Distributed Data Engine: The Distributed Data Engine is an Open Source project that is dedicated to provide a Storage Engine for distributed data according to workload statistics.
mdbtools: A pluggable storage
engine that enables read-only access to Microsoft Access
.mdb
database files.
solidDB for MySQL: solidDB Storage Engine for MySQL is an open source, transactional storage engine for MySQL Server. It is designed for mission-critical implementations that require a robust, transactional database. solidDB Storage Engine for MySQL is a multi-threaded storage engine that supports full ACID compliance with all expected transaction isolation levels, row-level locking, and Multi-Version Concurrency Control (MVCC) with nonblocking reads and writes.
For more information on developing a customer storage engine that can be used with the Pluggable Storage Engine Architecture, see MySQL Internals: Writing a Custom Storage Engine.
The MySQL pluggable storage engine architecture enables a database professional to select a specialized storage engine for a particular application need while being completely shielded from the need to manage any specific application coding requirements. The MySQL server architecture isolates the application programmer and DBA from all of the low-level implementation details at the storage level, providing a consistent and easy application model and API. Thus, although there are different capabilities across different storage engines, the application is shielded from these differences.
The pluggable storage engine architecture provides a standard set of management and support services that are common among all underlying storage engines. The storage engines themselves are the components of the database server that actually perform actions on the underlying data that is maintained at the physical server level.
This efficient and modular architecture provides huge benefits for those wishing to specifically target a particular application need—such as data warehousing, transaction processing, or high availability situations—while enjoying the advantage of utilizing a set of interfaces and services that are independent of any one storage engine.
The application programmer and DBA interact with the MySQL database through Connector APIs and service layers that are above the storage engines. If application changes bring about requirements that demand the underlying storage engine change, or that one or more storage engines be added to support new needs, no significant coding or process changes are required to make things work. The MySQL server architecture shields the application from the underlying complexity of the storage engine by presenting a consistent and easy-to-use API that applies across storage engines.
MySQL Server uses a pluggable storage engine architecture that enables storage engines to be loaded into and unloaded from a running MySQL server.

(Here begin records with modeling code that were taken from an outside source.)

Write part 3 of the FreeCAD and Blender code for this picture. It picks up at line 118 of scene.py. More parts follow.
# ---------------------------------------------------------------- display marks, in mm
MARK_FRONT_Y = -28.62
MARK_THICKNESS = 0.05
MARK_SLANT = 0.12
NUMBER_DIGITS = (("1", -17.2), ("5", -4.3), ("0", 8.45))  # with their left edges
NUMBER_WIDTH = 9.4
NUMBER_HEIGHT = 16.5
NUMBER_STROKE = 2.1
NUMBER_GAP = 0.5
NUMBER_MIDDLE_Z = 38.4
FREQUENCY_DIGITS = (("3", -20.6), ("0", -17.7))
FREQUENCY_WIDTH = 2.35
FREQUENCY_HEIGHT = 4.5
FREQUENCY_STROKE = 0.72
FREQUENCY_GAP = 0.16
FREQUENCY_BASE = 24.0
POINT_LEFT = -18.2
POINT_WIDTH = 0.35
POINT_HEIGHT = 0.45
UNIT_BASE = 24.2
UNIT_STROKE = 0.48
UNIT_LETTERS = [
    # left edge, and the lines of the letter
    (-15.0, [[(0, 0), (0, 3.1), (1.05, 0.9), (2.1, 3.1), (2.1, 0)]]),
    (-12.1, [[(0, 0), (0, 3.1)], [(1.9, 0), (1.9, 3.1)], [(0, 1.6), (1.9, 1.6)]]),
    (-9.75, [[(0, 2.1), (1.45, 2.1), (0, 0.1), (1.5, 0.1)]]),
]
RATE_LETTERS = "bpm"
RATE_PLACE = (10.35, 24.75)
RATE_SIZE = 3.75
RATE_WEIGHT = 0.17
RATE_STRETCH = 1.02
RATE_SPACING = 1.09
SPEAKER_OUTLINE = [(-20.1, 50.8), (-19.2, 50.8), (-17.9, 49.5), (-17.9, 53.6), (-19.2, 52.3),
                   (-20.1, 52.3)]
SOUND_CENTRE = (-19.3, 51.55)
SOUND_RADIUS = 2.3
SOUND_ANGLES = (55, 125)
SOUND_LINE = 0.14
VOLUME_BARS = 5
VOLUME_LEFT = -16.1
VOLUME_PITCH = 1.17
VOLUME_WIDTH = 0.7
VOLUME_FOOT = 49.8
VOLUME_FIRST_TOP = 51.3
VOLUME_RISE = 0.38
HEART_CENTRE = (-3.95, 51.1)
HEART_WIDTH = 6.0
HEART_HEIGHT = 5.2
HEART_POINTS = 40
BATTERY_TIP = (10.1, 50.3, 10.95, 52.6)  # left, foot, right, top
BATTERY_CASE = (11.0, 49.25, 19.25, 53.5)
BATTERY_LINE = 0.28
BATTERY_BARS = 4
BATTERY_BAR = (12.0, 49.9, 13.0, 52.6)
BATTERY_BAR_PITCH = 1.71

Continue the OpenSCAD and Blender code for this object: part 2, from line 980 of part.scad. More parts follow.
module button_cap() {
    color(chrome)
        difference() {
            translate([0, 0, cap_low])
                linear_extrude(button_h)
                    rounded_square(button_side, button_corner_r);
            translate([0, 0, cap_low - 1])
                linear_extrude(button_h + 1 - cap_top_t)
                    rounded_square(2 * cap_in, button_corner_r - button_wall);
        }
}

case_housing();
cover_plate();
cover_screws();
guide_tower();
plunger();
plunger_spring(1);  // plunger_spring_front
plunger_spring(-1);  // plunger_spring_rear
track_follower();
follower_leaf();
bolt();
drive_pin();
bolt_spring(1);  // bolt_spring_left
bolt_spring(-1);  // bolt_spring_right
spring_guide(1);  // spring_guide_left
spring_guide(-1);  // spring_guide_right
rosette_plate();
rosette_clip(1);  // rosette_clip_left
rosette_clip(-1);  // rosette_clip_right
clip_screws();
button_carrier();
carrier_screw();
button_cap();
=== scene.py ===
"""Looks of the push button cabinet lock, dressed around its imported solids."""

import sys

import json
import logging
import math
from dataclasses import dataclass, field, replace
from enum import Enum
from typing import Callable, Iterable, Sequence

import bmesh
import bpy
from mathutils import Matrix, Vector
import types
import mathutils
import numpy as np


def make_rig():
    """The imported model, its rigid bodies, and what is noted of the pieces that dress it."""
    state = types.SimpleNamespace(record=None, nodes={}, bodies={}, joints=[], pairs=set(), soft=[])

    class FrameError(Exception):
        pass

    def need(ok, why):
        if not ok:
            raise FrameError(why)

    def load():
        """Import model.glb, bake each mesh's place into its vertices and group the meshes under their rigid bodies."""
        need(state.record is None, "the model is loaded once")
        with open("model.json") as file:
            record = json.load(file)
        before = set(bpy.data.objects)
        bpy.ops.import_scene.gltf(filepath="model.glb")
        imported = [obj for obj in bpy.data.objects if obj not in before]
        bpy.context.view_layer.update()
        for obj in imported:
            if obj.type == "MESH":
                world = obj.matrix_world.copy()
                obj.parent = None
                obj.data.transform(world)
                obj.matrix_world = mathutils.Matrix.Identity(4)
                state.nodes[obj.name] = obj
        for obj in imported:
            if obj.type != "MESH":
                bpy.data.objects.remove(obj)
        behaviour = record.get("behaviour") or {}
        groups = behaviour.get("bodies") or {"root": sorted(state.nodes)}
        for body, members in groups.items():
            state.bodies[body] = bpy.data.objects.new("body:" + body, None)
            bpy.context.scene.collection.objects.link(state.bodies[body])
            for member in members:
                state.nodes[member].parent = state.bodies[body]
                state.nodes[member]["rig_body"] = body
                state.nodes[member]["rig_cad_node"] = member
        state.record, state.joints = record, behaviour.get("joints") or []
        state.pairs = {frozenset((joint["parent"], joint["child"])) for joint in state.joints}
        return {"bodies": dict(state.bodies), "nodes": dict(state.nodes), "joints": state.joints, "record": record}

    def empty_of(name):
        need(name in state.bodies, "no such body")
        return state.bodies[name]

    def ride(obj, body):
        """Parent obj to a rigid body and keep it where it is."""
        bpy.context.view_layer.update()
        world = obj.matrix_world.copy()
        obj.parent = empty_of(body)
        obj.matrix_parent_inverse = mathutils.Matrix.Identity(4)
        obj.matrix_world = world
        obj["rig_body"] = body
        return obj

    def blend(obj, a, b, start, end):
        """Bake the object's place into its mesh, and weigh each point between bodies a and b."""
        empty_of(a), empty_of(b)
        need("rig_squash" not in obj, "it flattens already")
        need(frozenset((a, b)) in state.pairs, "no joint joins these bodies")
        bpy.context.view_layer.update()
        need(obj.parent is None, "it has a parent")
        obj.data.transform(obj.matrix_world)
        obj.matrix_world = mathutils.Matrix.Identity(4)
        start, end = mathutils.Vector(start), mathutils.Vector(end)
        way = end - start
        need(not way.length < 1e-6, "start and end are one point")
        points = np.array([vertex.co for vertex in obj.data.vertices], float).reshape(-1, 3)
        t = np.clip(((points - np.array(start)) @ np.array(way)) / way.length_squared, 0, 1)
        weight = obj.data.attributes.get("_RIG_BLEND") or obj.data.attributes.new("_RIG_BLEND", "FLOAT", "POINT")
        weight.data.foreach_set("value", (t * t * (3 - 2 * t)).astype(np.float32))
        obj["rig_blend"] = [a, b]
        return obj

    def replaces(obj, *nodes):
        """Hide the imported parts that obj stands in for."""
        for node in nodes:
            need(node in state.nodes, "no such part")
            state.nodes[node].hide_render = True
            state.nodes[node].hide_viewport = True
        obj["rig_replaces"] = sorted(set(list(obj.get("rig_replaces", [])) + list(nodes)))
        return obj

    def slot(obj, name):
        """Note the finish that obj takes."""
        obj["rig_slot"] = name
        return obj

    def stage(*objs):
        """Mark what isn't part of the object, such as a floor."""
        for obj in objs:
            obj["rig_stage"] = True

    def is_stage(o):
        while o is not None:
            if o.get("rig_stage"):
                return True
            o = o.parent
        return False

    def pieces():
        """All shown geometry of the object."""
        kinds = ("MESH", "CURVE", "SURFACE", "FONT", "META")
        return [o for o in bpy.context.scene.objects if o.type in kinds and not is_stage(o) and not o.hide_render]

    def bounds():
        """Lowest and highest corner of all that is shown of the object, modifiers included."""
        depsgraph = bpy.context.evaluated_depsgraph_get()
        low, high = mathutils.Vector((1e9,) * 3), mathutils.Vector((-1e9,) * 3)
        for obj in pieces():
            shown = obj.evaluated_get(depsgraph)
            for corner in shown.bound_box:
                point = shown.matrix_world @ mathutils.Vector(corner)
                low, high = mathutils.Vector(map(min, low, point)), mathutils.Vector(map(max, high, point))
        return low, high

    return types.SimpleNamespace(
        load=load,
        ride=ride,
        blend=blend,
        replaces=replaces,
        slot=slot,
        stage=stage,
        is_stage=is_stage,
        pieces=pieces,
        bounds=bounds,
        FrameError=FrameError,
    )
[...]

Plugging in a Storage Engine
Before a storage engine can be used, the storage engine plugin
shared library must be loaded into MySQL using the
INSTALL PLUGIN
statement. For
example, if the EXAMPLE
engine plugin is
named example
and the shared library is named
ha_example.so
, you load it with the
following statement:
mysql> INSTALL PLUGIN example SONAME 'ha_example.so';
To install a pluggable storage engine, the plugin file must be
located in the MySQL plugin directory, and the user issuing the
INSTALL PLUGIN
statement must
have INSERT
privilege for the
mysql.plugin
table.
The shared library must be located in the MySQL server plugin
directory, the location of which is given by the
plugin_dir
system variable.
Unplugging a Storage Engine
To unplug a storage engine, use the
UNINSTALL PLUGIN
statement:
mysql> UNINSTALL PLUGIN example;
If you unplug a storage engine that is needed by existing tables, those tables become inaccessible, but will still be present on disk (where applicable). Ensure that there are no tables using a storage engine before you unplug the storage engine.

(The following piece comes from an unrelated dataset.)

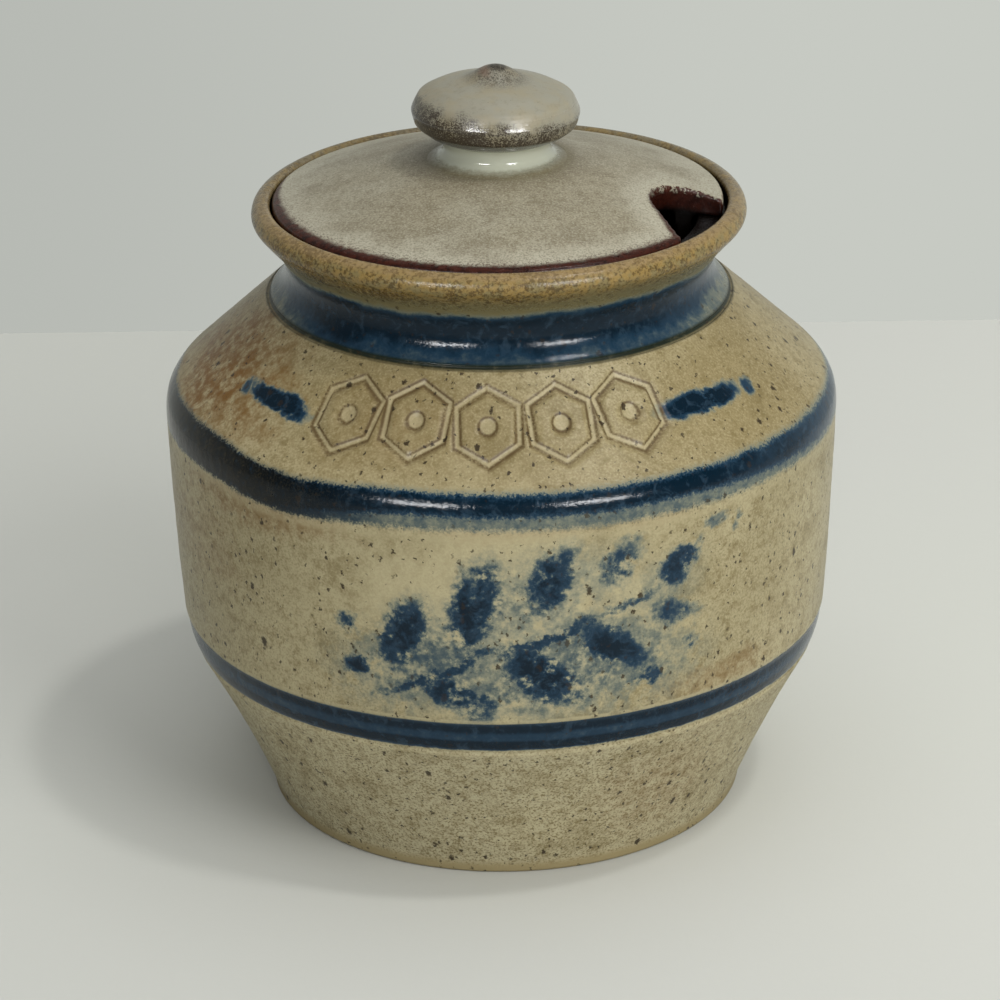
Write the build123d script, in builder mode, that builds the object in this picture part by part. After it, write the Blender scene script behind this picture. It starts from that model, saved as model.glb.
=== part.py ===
"""Stoneware honey pot with a loose lid.

The pot is thrown in one piece: a turned foot, a flared lower wall, a full belly, a shoulder
that slopes in to a waisted neck, and a flared rim. Inside the rim a ledge, the gallery, is
set down into the clay. The lid drops into the gallery, and the flange under it keeps it
centred in the throat. A notch cut through the lid's edge and flange lets a spoon stand in
the closed pot. The knob is thrown on its own and luted to the middle of the lid.

Millimetres, +Z up. The pot stands on z = 0 and is centred on the Z axis. The spoon notch
is on the +X side, turned a little towards -Y.
"""

import os
from math import acos, ceil, cos, degrees, hypot, radians, sin, sqrt

from build123d import *

# ---- Pot, outside ----
foot_radius = 39.5  # the edge that the pot stands on
foot_flare = 0.2  # how much wider the foot is at the top of its upright edge
foot_height = 2.0  # upright edge of the foot
taper_height = 25.9  # lower wall, from the foot up to the lower band
taper_radius = 52.0  # top of the lower wall
taper_hollow = 0.5  # how far the lower wall curves in from a straight cone
band_height = 5.9  # lower band, from its turned line up to the belly
band_radius = 53.3  # top of the lower band
band_bulge = 0.3  # how far the band bows out
ridge_step = 0.3  # the belly stands proud of the band by this much
belly_height = 35.0  # from the lower band up to the widest place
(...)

A MySQL pluggable storage engine is the component in the MySQL database server that is responsible for performing the actual data I/O operations for a database as well as enabling and enforcing certain feature sets that target a specific application need. A major benefit of using specific storage engines is that you are only delivered the features needed for a particular application, and therefore you have less system overhead in the database, with the end result being more efficient and higher database performance. This is one of the reasons that MySQL has always been known to have such high performance, matching or beating proprietary monolithic databases in industry standard benchmarks.
From a technical perspective, what are some of the unique supporting infrastructure components that are in a storage engine? Some of the key feature differentiations include:
Concurrency: Some applications have more granular lock requirements (such as row-level locks) than others. Choosing the right locking strategy can reduce overhead and therefore improve overall performance. This area also includes support for capabilities such as multi-version concurrency control or “snapshot” read.
Transaction Support: Not every application needs transactions, but for those that do, there are very well defined requirements such as ACID compliance and more.
Referential Integrity: The need to have the server enforce relational database referential integrity through DDL defined foreign keys.
Physical Storage: This involves everything from the overall page size for tables and indexes as well as the format used for storing data to physical disk.
Index Support: Different application scenarios tend to benefit from different index strategies. Each storage engine generally has its own indexing methods, although some (such as B-tree indexes) are common to nearly all engines.
Memory Caches: Different applications respond better to some memory caching strategies than others, so although some memory caches are common to all storage engines (such as those used for user connections or MySQL's high-speed Query Cache), others are uniquely defined only when a particular storage engine is put in play.
Performance Aids: This includes multiple I/O threads for parallel operations, thread concurrency, database checkpointing, bulk insert handling, and more.
Miscellaneous Target Features: This may include support for geospatial operations, security restrictions for certain data manipulation operations, and other similar features.
Each set of the pluggable storage engine infrastructure components are designed to offer a selective set of benefits for a particular application. Conversely, avoiding a set of component features helps reduce unnecessary overhead. It stands to reason that understanding a particular application's set of requirements and selecting the proper MySQL storage engine can have a dramatic impact on overall system efficiency and performance.